Object data in JSON:
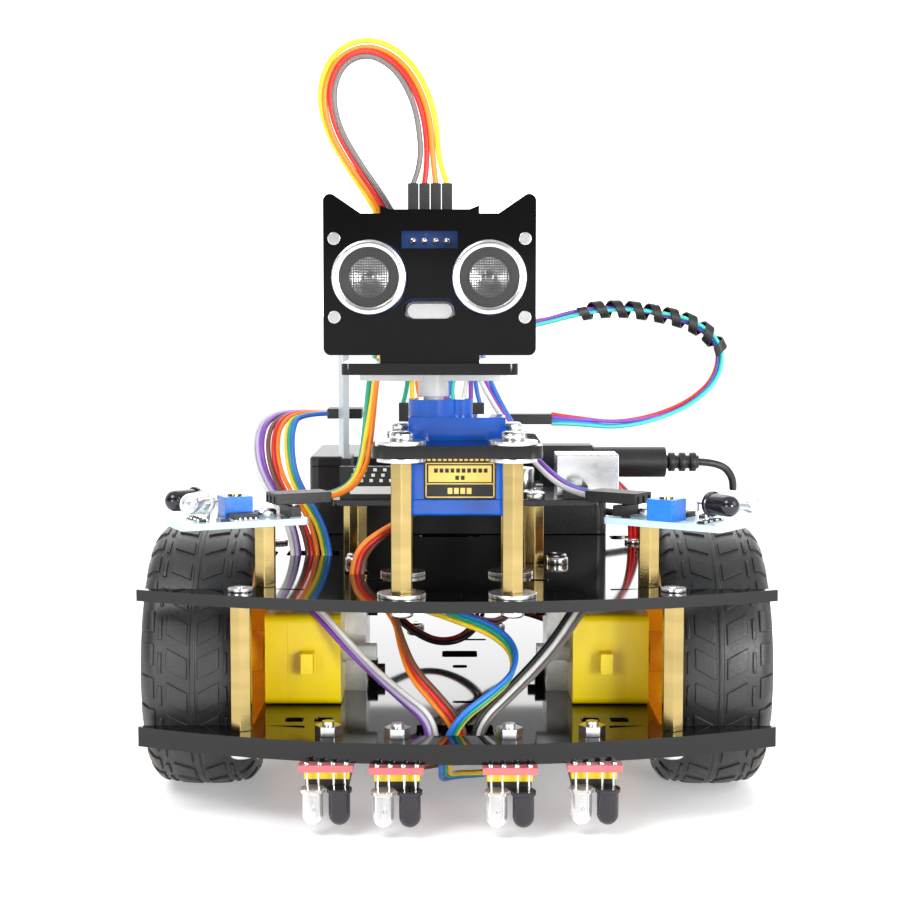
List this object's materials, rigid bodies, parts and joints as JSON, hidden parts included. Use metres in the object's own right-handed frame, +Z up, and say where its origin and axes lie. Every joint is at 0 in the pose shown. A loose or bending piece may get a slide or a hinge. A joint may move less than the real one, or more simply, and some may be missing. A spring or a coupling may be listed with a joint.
{
  "type": "robot_car",
  "caption": "Two-wheel, two-deck hobby robot car with gear motors, a cat-faced ultrasonic head on a servo, obstacle and line sensors, a controller board and a battery box",
  "frame": {"origin": "middle of the car's footprint, on the floor", "axes": "+Z up, -Y towards the front that the ultrasonic head faces, +X towards the car's left side (the viewer's right in a front view)"},
  "size_m": [0.1558, 0.18, 0.1798],
  "materials": {
    "black_acrylic": "gloss",
    "brass": "satin",
    "steel": "gloss",
    "yellow_plastic": "gloss",
    "white_plastic": "satin",
    "tyre_rubber": "matte",
    "clear_plastic": "gloss",
    "bare_aluminium": "satin",
    "black_steel": "satin",
    "blue_plastic": "gloss",
    "black_plastic": "matte",
    "dark_board": "satin",
    "red_board": "satin",
    "cable_jacket": "satin"
  },
  "bodies": {
    "chassis": {"battery_box": "black_plastic", "battery_cells": "steel", "battery_lid": "black_plastic", "bottom_plate": "black_acrylic", "cable_plugs": "black_plastic", "caster_housing": "black_plastic", "chassis_screws": "steel", "controller_board": "dark_board", "controller_parts": "black_plastic", "gear_case_left": "yellow_plastic", "gear_case_right": "yellow_plastic", "gear_covers": "yellow_plastic", "line_boards": "red_board", "line_cable_1": "cable_jacket", "line_cable_2": "cable_jacket", "line_cable_3": "cable_jacket", "line_cable_4": "cable_jacket", "long_spacers": "brass", "loop_cable": "cable_jacket", "motor_brackets": "bare_aluminium", "motor_lead_left": "cable_jacket", "motor_lead_right": "cable_jacket", "motor_screws": "black_steel", "motor_straps": "clear_plastic", "motors": "steel", "obstacle_boards": "dark_board", "obstacle_cable_left": "cable_jacket", "obstacle_cable_right": "cable_jacket", "power_lead": "cable_jacket", "power_plug": "black_plastic", "sensor_leds": "clear_plastic", "servo_cable": "cable_jacket", "servo_case": "blue_plastic", "servo_covers": "blue_plastic", "servo_plate": "black_acrylic", "short_spacers": "brass", "supply_cable": "cable_jacket", "top_plate": "black_acrylic", "trimmers": "blue_plastic", "usb_socket": "steel", "wireless_module": "white_plastic"},
    "wheel_left": {"output_gear_left": "white_plastic", "hub_left": "yellow_plastic", "tyre_left": "tyre_rubber"},
    "wheel_right": {"output_gear_right": "white_plastic", "hub_right": "yellow_plastic", "tyre_right": "tyre_rubber"},
    "head": {"servo_horn": "white_plastic", "head_base": "black_acrylic", "face_panel": "black_acrylic", "head_screws": "steel", "ultrasonic_board": "dark_board", "transducers": "bare_aluminium", "head_plug": "black_plastic", "head_cable": "cable_jacket"},
    "caster": {"caster_ball": "steel"},
    "button": {"reset_button": "black_plastic"},
    "switch": {"power_switch": "black_plastic"},
    "trimmer_left": {"trimmer_screw_left": "brass"},
    "trimmer_right": {"trimmer_screw_right": "brass"}
  },
  "joints": [
    {"name": "wheel_left_spin", "type": "hinge", "parent": "chassis", "child": "wheel_left", "pos_m": [-0.0625, -0.029, 0.033], "axis": [1, 0, 0], "continuous": true},
    {"name": "wheel_right_spin", "type": "hinge", "parent": "chassis", "child": "wheel_right", "pos_m": [0.0625, -0.029, 0.033], "axis": [1, 0, 0], "continuous": true},
    {"name": "head_pan", "type": "hinge", "parent": "chassis", "child": "head", "pos_m": [-0.0056, -0.0529, 0.1], "axis": [0, 0, 1], "range_deg": [-90, 90], "deforming": ["head_cable"]},
    {"name": "caster_roll", "type": "hinge", "parent": "chassis", "child": "caster", "pos_m": [0, 0.066, 0.0075], "axis": [1, 0, 0], "continuous": true},
    {"name": "reset_press", "type": "slide", "parent": "chassis", "child": "button", "axis": [0, 0, -1], "range_m": [0, 0.00025], "stiffness_N_per_m": 400, "springref_m": -0.001},
    {"name": "power_slide", "type": "slide", "parent": "chassis", "child": "switch", "axis": [0, 1, 0], "range_m": [0, 0.004]},
    {"name": "trimmer_left_turn", "type": "hinge", "parent": "chassis", "child": "trimmer_left", "pos_m": [-0.05265, -0.0563, 0.0748], "axis": [0, 0, 1], "range_deg": [-105, 105]},
    {"name": "trimmer_right_turn", "type": "hinge", "parent": "chassis", "child": "trimmer_right", "pos_m": [0.0488, -0.06285, 0.0748], "axis": [0, 0, 1], "range_deg": [-105, 105]}
  ]
}
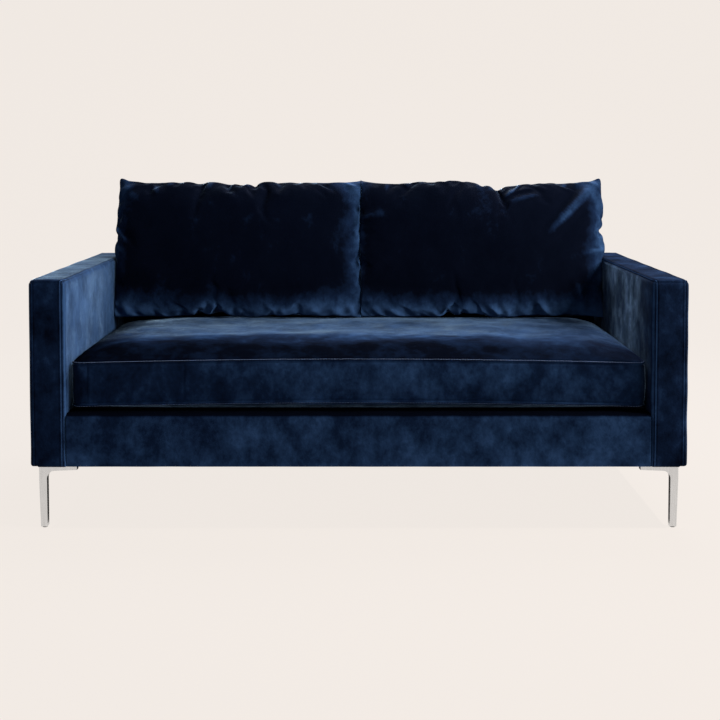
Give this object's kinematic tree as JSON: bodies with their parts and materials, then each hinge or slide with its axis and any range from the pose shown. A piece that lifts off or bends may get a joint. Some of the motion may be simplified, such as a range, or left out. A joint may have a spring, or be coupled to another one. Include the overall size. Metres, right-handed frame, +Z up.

**Task brief:**
How many lines of the data hold the string "materials"? Reply with the number alone.

**Task answer:**
3